How to think about Phred scores

Phred scores convert error probabilities into an additive scale:

Q = -10 * log10(p_error)

This means going from Q20 to Q30 is a 10× reduction in error probability. But trimming too aggressively can remove real signal—especially for low-input RNA-seq or ancient DNA.

Rule of thumb

Trim adapters confidently; trim qualities conservatively unless you have a reason.

Watch out

If most reads require heavy trimming, check library prep and run quality.

Per-base quality summary (example)

Quality often decays toward the end of reads. The exact shape depends on platform and run conditions.
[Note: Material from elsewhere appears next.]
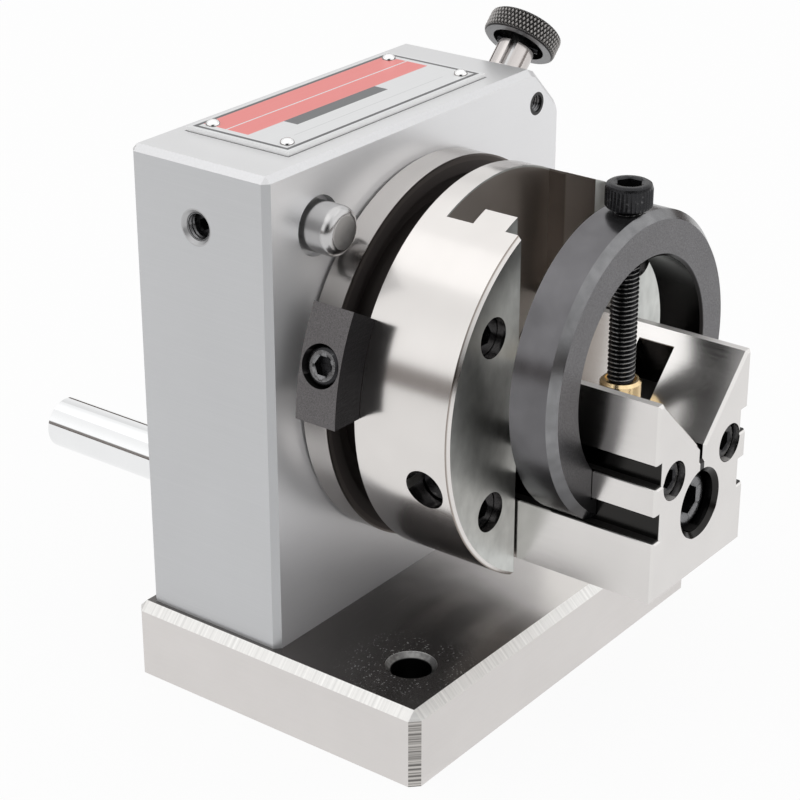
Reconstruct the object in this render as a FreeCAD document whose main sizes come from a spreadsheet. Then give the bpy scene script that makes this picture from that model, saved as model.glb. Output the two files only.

Adapter signal across cycles (example)

A rising adapter fraction at later cycles suggests short inserts relative to read length.

Decision matrix

Observation	Likely cause	Action
Sharp quality drop after cycle N	End-of-read decay	Consider trimming last cycles or use a quality cutoff
Adapter peaks	Short inserts	Trim adapters; evaluate minimum length
Unexpected GC peak	Contamination or biased capture	Screen contamination; check sample metadata
Many identical reads	PCR duplicates / low complexity	Consider deduplication; assess library complexity

QC Nightmare Scenarios (When to re-sequence)

1. The "Sawtooth" Pattern

If per-base quality oscillates every few bases, it suggests a mechanical or optical failure during the run. This data is often unreliable for variant calling.

2. >90% Duplication Rate

If you have 50M reads but only 5M unique sequences, you essentially sequenced "noise". This often means input DNA was too low or PCR was over-cycled.